### [Aim]
Identify each line below containing the string "part" and copy it.

### [Supplied data]
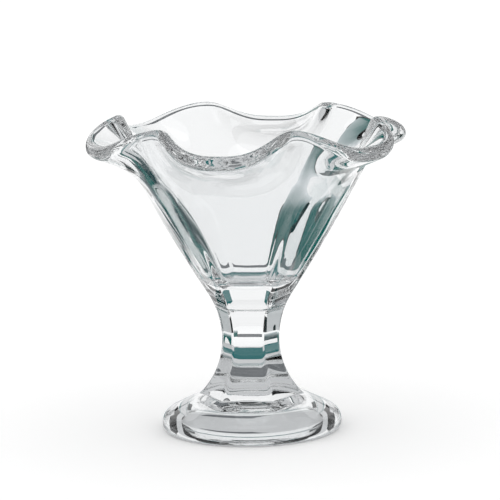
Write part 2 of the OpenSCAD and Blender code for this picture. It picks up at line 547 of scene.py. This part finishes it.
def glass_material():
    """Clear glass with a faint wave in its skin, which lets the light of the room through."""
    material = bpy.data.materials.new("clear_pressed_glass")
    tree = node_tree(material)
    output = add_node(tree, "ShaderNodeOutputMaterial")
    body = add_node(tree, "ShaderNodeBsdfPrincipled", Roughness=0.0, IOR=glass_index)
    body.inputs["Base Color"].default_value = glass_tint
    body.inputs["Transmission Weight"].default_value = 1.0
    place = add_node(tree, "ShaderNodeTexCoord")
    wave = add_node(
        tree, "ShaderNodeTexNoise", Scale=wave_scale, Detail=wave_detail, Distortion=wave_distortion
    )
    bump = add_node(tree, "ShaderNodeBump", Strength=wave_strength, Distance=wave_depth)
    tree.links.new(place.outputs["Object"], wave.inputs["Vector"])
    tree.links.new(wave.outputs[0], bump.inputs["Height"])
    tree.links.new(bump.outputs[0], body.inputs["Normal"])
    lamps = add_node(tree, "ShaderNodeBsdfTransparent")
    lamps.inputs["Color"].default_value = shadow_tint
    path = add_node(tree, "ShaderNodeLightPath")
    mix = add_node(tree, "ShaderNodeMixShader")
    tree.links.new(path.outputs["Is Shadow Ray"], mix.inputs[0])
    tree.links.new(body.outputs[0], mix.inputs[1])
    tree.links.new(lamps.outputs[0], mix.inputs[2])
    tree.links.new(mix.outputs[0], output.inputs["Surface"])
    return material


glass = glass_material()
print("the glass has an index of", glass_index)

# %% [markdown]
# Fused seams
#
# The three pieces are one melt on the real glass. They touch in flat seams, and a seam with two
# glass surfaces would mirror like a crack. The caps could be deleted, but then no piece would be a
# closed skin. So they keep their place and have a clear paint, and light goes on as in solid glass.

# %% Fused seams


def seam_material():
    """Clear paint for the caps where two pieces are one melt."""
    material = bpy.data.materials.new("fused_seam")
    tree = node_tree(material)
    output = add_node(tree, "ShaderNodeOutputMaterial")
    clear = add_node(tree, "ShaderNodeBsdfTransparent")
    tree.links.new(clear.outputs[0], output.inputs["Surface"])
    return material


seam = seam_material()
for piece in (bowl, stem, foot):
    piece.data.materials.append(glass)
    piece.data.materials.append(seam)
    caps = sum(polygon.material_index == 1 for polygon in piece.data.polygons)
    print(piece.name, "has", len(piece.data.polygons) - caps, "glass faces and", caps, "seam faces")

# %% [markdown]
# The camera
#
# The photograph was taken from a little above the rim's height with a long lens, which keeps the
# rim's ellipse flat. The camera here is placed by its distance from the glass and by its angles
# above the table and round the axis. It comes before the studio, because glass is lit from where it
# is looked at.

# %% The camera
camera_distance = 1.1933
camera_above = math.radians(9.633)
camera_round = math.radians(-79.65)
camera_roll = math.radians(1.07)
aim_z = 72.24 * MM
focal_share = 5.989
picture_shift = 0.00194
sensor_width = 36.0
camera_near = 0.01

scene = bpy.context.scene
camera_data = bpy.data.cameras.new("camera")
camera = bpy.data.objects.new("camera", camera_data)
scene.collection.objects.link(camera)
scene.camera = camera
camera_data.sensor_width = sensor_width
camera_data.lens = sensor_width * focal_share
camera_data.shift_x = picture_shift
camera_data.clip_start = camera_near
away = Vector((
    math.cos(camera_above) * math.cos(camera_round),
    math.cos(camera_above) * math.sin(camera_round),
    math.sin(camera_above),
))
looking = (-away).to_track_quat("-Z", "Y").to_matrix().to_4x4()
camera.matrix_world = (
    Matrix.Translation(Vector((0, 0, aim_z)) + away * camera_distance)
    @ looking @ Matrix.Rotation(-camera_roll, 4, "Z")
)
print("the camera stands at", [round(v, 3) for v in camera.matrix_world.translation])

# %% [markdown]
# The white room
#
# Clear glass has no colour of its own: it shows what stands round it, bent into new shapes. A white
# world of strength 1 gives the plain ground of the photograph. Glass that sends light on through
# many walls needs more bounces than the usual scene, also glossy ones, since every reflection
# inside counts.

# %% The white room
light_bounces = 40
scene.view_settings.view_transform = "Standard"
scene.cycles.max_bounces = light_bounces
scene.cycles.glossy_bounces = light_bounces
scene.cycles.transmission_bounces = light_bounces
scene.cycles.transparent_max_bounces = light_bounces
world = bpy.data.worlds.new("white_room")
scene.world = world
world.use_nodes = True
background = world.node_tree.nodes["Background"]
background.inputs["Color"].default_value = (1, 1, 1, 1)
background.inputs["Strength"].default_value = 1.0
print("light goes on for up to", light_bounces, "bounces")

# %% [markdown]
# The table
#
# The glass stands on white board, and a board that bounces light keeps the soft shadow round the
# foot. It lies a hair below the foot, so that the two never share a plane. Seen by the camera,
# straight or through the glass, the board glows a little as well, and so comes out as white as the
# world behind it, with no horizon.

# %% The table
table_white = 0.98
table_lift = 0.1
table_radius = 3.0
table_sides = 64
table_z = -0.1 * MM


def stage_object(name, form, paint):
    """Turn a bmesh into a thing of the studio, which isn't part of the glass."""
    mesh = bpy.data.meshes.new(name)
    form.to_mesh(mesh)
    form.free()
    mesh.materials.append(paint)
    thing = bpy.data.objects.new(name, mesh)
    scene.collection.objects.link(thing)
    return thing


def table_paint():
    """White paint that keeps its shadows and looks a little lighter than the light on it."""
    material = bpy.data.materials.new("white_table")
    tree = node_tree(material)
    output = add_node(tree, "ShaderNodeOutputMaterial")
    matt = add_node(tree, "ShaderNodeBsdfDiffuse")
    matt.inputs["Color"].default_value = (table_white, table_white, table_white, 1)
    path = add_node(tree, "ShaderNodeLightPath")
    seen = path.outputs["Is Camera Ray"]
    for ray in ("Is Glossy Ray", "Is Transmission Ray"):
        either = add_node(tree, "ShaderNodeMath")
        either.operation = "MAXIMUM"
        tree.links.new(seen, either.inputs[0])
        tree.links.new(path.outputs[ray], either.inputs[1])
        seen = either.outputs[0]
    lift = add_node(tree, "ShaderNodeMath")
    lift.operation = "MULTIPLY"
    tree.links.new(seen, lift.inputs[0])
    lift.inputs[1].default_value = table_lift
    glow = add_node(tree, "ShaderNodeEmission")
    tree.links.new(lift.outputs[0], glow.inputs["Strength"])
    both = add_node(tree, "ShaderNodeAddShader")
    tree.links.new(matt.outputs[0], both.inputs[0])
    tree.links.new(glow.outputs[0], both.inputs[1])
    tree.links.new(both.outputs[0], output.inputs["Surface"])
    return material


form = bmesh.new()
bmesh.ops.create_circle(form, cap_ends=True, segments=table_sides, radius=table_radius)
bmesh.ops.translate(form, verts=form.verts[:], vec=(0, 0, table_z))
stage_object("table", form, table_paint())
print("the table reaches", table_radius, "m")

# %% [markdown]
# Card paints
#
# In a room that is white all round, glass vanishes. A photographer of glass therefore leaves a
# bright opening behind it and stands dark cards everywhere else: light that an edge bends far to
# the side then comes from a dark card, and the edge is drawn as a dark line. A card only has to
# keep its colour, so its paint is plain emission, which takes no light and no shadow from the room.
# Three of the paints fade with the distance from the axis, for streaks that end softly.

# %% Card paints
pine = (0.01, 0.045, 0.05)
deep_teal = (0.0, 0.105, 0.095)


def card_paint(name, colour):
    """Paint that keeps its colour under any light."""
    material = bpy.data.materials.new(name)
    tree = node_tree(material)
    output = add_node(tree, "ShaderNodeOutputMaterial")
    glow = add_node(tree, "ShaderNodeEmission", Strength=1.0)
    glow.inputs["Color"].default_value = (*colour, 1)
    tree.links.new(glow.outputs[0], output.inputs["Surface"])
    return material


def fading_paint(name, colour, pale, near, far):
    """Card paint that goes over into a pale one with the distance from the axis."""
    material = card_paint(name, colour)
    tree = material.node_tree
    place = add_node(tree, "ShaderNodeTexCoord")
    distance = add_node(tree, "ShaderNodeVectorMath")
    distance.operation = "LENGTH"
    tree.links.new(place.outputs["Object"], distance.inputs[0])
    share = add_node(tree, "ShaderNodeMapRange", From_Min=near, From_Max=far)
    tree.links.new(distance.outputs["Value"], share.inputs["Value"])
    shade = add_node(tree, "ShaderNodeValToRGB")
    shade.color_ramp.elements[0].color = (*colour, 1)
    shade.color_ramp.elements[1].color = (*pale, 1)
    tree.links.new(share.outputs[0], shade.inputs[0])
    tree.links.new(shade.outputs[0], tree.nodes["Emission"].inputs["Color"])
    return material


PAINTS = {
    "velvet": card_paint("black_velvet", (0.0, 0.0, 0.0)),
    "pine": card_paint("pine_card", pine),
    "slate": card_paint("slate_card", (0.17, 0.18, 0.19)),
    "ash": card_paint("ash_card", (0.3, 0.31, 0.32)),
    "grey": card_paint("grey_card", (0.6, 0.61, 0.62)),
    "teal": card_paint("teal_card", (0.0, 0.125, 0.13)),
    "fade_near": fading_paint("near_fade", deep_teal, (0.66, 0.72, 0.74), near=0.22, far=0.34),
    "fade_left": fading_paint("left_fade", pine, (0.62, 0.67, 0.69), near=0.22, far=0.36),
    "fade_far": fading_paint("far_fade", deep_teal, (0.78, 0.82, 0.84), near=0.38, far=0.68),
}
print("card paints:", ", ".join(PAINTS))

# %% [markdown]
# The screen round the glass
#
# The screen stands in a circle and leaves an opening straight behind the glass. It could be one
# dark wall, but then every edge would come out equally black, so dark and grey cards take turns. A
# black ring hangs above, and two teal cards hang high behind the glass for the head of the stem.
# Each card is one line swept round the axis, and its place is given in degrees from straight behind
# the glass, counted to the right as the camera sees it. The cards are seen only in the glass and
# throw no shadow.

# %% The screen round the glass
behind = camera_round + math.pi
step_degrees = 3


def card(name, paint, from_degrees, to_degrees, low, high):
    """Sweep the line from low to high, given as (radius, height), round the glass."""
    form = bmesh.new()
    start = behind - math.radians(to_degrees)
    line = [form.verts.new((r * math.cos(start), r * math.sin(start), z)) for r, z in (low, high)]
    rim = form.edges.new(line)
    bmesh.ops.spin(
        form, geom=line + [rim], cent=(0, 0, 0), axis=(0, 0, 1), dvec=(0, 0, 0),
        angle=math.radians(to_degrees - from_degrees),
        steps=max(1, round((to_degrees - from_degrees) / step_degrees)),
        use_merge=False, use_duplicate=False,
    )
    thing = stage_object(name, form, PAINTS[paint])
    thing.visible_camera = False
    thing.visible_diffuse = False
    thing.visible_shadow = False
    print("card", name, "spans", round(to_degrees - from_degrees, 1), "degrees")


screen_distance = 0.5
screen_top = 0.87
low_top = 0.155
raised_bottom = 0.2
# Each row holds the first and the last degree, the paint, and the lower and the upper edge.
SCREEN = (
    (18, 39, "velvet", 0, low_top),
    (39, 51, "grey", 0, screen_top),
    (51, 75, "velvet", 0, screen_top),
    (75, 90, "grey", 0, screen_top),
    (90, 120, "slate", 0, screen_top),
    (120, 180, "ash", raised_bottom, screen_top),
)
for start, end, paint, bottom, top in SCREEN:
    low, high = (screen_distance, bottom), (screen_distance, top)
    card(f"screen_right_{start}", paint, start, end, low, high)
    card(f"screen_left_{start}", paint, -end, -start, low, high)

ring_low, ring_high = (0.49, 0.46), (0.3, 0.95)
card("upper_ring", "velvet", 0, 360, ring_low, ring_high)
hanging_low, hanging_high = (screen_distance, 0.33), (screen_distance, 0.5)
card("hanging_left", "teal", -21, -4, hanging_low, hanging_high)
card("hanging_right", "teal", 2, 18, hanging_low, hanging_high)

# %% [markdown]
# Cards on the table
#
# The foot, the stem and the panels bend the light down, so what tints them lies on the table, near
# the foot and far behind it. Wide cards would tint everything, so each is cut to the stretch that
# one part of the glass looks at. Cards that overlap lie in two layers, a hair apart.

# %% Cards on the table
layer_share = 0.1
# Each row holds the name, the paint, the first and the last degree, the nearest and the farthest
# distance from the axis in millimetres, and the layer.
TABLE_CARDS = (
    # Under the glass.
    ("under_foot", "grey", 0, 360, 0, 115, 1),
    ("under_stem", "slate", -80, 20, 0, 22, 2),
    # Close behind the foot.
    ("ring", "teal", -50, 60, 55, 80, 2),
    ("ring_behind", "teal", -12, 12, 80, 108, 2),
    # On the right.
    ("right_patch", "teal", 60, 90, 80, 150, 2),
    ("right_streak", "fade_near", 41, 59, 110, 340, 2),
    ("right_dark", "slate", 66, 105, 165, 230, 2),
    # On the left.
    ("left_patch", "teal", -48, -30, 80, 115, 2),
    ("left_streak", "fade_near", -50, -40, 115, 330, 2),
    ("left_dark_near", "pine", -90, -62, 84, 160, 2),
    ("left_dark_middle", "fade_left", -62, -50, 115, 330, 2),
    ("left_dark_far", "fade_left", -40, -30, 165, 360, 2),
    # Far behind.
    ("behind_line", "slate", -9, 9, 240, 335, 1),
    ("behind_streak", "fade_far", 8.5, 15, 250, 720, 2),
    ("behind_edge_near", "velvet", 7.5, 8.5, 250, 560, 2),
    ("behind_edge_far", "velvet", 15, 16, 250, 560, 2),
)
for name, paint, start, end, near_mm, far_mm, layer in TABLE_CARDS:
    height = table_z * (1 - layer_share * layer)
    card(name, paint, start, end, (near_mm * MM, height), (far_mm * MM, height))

### [Solution to this task]
Write part 2 of the OpenSCAD and Blender code for this picture. It picks up at line 547 of scene.py. This part finishes it.
    """Turn a bmesh into a thing of the studio, which isn't part of the glass."""
# one part of the glass looks at. Cards that overlap lie in two layers, a hair apart.